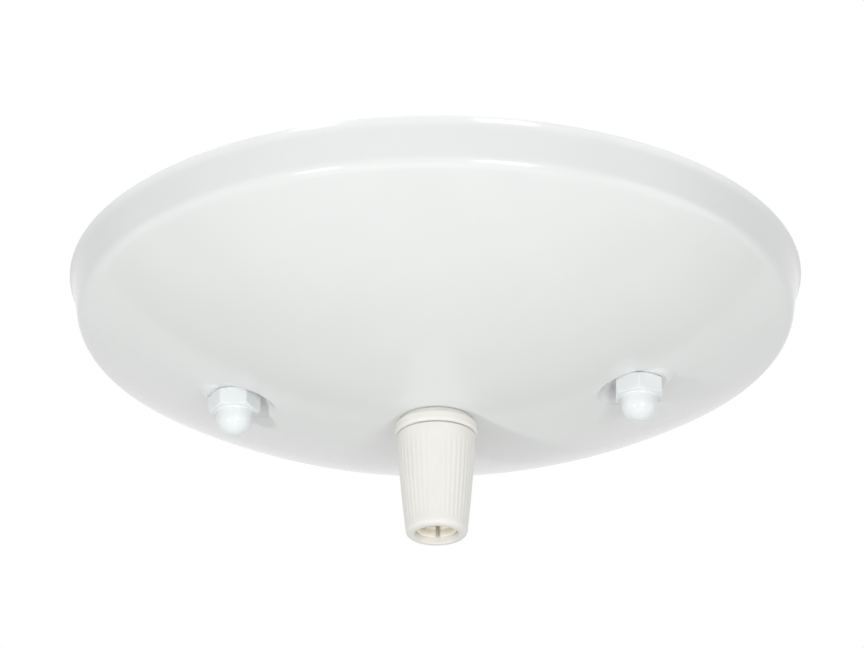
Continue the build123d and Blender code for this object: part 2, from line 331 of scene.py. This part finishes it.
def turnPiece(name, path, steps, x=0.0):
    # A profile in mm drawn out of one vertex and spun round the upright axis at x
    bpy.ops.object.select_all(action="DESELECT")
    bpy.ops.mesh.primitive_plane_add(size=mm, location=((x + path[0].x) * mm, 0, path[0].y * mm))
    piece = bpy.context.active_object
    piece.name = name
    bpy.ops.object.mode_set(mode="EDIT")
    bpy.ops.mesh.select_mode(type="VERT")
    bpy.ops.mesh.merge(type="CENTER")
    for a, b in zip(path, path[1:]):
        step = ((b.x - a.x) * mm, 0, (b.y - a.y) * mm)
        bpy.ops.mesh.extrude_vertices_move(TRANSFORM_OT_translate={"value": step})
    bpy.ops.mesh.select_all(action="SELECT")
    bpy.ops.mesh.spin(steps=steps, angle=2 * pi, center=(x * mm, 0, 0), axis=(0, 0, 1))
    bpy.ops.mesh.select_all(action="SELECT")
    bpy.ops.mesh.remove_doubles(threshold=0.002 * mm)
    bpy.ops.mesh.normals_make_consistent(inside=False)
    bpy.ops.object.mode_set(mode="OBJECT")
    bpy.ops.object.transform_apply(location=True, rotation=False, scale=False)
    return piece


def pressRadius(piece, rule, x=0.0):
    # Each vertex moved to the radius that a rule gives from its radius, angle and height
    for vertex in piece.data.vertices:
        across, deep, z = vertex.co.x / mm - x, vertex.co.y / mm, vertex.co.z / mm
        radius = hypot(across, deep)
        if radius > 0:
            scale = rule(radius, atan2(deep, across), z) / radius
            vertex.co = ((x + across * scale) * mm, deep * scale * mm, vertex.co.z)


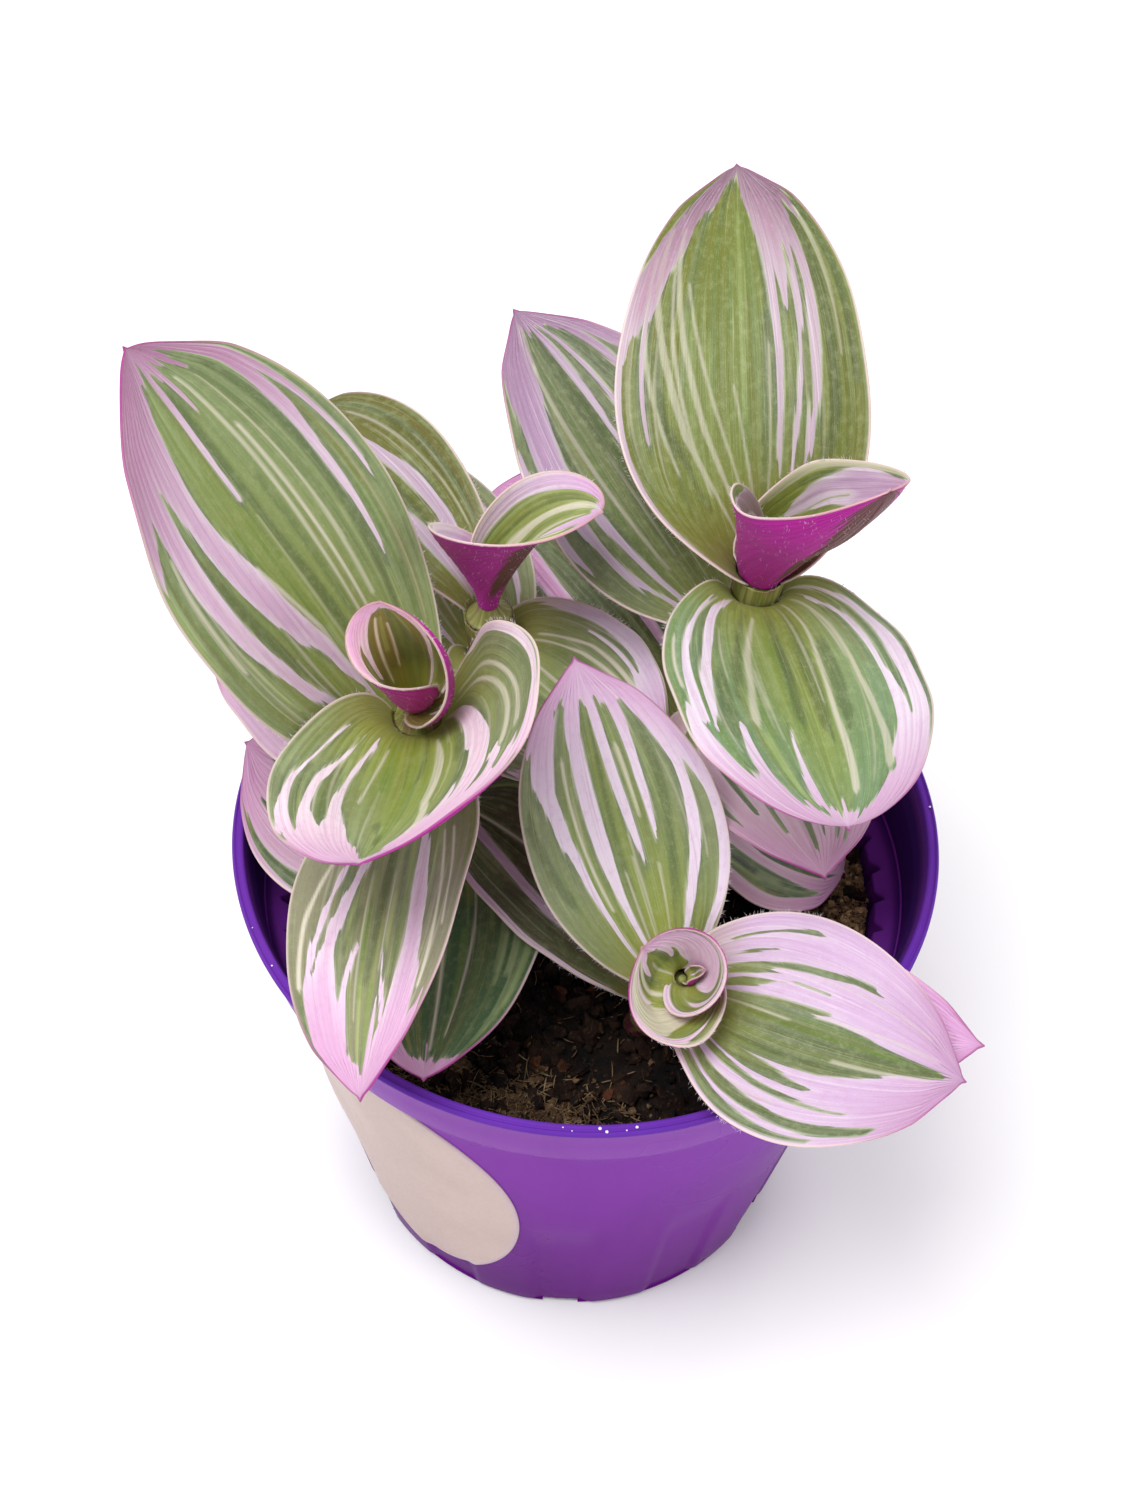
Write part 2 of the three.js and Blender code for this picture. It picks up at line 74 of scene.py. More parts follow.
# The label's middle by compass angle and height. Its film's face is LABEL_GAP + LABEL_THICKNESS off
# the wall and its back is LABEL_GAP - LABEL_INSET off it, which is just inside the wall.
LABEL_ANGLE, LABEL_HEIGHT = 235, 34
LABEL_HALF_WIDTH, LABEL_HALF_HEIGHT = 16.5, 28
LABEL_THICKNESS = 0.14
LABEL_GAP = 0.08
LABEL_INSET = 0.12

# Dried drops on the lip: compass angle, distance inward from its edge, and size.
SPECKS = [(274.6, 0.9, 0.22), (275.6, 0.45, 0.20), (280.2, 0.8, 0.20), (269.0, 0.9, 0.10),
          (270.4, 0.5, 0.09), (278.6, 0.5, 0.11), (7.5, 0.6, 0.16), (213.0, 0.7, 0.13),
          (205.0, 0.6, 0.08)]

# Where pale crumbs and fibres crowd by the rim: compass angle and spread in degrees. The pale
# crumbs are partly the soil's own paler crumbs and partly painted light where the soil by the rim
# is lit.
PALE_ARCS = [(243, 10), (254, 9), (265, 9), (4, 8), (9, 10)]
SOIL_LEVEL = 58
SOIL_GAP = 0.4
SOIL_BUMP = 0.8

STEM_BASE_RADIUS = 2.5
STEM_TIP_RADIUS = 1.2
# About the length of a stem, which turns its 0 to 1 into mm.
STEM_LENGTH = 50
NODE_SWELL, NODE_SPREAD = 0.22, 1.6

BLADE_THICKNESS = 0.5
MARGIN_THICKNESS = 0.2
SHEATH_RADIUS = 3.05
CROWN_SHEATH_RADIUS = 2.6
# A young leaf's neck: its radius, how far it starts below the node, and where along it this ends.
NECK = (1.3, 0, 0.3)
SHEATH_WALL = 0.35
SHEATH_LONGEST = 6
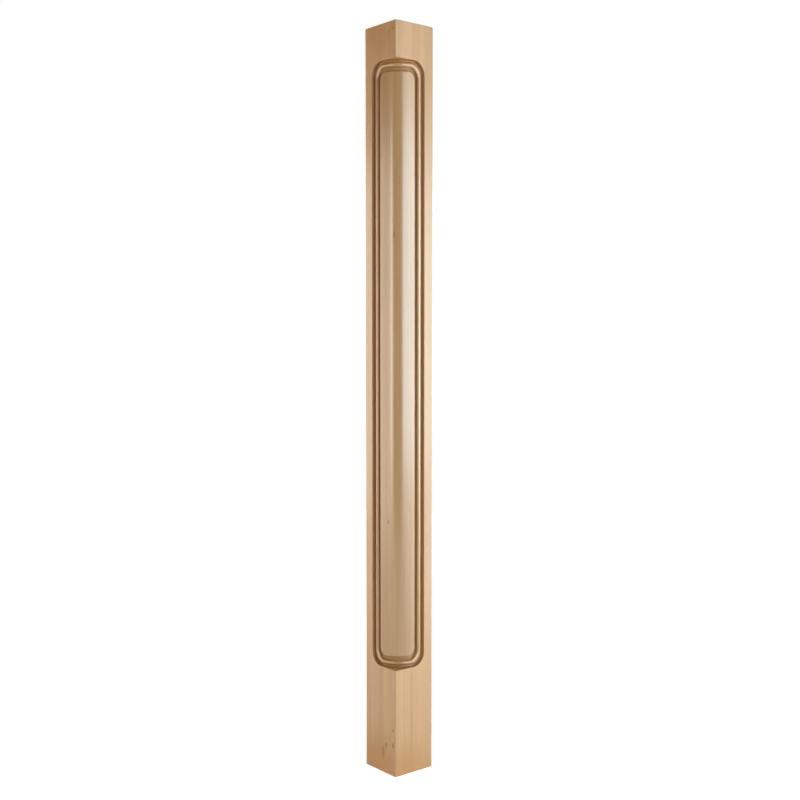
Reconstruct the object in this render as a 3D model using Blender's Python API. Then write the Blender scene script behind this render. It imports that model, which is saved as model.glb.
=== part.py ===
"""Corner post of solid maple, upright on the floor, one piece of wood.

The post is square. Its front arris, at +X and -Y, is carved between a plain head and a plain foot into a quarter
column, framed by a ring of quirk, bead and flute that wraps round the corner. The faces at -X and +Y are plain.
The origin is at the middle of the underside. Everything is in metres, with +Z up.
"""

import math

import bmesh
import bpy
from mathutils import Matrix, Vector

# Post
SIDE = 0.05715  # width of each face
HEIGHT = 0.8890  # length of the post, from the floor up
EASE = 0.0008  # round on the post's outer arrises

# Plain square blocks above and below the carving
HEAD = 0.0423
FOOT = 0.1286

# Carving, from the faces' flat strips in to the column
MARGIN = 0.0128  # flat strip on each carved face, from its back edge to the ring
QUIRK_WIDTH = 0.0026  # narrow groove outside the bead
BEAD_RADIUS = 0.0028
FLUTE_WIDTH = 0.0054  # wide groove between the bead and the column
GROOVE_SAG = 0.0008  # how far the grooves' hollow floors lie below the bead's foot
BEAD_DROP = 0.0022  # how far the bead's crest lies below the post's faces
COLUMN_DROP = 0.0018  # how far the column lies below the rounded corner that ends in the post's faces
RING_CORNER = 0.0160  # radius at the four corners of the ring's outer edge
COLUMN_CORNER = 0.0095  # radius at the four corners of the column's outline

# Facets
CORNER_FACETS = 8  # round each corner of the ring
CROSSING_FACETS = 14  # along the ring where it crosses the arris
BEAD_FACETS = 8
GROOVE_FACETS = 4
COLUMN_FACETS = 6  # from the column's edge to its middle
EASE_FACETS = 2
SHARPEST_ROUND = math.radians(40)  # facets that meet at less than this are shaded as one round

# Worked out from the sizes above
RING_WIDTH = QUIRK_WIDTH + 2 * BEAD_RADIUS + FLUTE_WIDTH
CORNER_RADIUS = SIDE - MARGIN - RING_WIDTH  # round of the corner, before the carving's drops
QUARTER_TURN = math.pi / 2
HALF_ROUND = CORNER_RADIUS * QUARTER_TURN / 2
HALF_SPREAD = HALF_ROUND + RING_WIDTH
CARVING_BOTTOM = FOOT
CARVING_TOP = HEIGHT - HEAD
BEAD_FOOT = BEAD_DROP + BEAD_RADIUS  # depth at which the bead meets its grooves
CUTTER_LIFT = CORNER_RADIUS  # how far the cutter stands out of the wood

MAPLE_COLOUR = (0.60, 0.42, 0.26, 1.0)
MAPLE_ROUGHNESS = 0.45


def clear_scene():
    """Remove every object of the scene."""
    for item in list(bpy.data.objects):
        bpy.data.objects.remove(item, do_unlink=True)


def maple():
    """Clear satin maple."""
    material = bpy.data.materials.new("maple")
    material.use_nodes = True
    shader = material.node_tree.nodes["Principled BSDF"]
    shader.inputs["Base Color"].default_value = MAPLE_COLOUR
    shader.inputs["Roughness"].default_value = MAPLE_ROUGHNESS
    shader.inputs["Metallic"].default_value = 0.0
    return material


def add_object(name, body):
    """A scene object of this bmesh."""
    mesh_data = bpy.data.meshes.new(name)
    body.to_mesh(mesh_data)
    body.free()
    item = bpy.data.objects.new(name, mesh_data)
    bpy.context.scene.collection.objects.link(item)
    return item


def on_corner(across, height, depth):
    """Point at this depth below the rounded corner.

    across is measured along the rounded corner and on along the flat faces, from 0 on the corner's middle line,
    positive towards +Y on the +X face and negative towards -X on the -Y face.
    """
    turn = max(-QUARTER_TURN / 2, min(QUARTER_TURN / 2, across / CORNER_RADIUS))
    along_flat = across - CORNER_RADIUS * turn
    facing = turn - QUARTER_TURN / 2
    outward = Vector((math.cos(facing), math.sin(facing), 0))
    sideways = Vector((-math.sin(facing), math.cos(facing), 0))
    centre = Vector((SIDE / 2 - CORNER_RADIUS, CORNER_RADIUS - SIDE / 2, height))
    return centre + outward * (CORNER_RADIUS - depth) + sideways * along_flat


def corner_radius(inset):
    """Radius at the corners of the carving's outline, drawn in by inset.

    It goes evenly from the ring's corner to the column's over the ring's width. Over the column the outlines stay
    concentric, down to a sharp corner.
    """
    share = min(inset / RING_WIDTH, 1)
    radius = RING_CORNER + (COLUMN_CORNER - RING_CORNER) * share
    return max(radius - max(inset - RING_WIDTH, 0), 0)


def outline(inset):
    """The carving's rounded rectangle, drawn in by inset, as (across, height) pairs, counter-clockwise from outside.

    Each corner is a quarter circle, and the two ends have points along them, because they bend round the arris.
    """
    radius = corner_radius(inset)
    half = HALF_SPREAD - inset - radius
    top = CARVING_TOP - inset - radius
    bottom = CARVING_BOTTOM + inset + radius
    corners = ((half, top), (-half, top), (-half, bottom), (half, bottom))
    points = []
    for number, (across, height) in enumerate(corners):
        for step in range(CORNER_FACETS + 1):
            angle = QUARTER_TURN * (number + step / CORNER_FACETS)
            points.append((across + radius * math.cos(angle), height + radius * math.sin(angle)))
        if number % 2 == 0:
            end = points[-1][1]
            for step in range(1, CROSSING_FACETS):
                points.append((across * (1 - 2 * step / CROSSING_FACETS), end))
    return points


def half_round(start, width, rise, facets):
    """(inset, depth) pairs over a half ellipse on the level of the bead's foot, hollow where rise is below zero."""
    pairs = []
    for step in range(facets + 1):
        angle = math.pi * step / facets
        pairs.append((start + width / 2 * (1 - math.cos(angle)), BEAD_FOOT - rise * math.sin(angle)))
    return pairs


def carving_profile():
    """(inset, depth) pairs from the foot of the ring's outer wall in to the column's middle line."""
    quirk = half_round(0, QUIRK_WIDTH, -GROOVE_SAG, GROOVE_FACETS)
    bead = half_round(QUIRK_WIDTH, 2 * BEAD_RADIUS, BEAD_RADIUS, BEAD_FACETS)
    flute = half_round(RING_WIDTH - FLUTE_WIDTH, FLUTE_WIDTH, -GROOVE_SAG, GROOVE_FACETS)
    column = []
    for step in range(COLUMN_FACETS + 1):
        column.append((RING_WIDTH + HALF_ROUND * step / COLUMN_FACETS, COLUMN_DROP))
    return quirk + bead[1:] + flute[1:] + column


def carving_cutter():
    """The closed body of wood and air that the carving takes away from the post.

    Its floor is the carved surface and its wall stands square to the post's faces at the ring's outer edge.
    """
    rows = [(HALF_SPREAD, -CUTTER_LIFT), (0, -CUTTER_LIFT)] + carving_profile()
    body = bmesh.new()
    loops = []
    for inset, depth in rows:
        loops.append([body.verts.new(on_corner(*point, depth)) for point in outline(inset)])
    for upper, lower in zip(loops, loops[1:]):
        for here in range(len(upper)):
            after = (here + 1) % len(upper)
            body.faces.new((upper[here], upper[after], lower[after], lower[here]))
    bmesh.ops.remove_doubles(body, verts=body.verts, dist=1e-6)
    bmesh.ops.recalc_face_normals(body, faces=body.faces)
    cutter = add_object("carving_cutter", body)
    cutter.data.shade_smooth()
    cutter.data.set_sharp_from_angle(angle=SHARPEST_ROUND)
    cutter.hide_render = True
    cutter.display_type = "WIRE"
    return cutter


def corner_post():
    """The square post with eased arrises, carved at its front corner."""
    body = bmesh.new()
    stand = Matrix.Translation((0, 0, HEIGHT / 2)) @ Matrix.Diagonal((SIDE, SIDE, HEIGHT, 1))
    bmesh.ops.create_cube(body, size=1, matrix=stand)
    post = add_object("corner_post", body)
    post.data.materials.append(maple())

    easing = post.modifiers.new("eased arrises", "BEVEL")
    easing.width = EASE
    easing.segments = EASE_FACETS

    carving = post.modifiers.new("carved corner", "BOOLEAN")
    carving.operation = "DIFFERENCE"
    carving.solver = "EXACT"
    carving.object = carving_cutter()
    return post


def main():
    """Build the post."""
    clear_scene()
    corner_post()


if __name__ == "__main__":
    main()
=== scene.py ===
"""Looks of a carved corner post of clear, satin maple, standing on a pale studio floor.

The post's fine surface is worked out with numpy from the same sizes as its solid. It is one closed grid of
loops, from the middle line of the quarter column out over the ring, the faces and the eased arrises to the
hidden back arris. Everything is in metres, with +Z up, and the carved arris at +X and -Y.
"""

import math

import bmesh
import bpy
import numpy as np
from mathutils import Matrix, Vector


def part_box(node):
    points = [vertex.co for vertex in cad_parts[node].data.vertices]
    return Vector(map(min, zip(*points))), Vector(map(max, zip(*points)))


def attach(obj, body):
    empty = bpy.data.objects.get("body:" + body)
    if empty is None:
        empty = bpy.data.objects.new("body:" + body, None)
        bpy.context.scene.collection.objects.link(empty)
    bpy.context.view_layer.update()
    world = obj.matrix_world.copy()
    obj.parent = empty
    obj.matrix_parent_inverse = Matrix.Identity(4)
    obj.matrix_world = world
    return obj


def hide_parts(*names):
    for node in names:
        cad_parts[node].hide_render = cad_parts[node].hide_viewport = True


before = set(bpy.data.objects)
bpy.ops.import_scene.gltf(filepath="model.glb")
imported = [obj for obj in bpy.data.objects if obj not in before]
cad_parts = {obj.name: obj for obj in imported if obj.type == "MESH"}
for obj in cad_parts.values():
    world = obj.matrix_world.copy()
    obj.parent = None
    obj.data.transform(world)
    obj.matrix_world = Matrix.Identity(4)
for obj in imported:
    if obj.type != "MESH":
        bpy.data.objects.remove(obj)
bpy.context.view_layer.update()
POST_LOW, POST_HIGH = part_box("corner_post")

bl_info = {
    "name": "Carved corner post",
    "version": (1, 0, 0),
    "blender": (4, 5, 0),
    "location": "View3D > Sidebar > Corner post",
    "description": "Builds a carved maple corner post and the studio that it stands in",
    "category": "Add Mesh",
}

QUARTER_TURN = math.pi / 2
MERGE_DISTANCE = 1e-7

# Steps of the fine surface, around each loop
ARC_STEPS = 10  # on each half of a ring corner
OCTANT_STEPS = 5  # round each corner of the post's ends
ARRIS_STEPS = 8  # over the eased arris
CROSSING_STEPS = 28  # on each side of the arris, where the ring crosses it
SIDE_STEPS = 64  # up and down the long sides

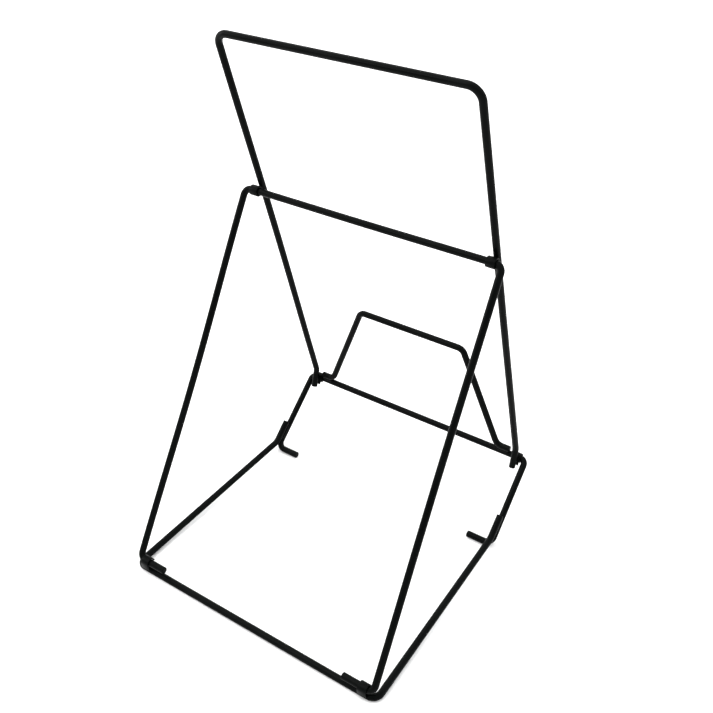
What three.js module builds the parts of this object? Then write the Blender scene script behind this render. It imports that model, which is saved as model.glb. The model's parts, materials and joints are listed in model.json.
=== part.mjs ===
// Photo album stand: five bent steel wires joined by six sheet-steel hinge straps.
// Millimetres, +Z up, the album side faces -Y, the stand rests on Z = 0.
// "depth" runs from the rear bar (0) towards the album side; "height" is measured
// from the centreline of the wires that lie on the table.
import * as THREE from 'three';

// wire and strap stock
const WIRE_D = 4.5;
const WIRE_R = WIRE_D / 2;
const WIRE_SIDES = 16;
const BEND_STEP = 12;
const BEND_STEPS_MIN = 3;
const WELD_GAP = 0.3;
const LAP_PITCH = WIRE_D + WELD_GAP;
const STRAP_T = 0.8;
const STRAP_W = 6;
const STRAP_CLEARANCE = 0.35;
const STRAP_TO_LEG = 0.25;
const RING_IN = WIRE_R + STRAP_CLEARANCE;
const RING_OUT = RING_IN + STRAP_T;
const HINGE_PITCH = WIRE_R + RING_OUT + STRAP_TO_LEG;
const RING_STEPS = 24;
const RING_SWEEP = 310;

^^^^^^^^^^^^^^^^

Goal of the exercise ▸ This exercise asks for the lines from the line with "Reconstruct the object" to the line with "COLUMN_CORNER = 0.0095", both lines included, set down exactly and with nothing else.

Output for this task ▸
Reconstruct the object in this render as a 3D model using Blender's Python API. Then write the Blender scene script behind this render. It imports that model, which is saved as model.glb.
=== part.py ===
"""Corner post of solid maple, upright on the floor, one piece of wood.

The post is square. Its front arris, at +X and -Y, is carved between a plain head and a plain foot into a quarter
column, framed by a ring of quirk, bead and flute that wraps round the corner. The faces at -X and +Y are plain.
The origin is at the middle of the underside. Everything is in metres, with +Z up.
"""

import math

import bmesh
import bpy
from mathutils import Matrix, Vector

# Post
SIDE = 0.05715  # width of each face
HEIGHT = 0.8890  # length of the post, from the floor up
EASE = 0.0008  # round on the post's outer arrises

# Plain square blocks above and below the carving
HEAD = 0.0423
FOOT = 0.1286

# Carving, from the faces' flat strips in to the column
MARGIN = 0.0128  # flat strip on each carved face, from its back edge to the ring
QUIRK_WIDTH = 0.0026  # narrow groove outside the bead
BEAD_RADIUS = 0.0028
FLUTE_WIDTH = 0.0054  # wide groove between the bead and the column
GROOVE_SAG = 0.0008  # how far the grooves' hollow floors lie below the bead's foot
BEAD_DROP = 0.0022  # how far the bead's crest lies below the post's faces
COLUMN_DROP = 0.0018  # how far the column lies below the rounded corner that ends in the post's faces
RING_CORNER = 0.0160  # radius at the four corners of the ring's outer edge
COLUMN_CORNER = 0.0095  # radius at the four corners of the column's outline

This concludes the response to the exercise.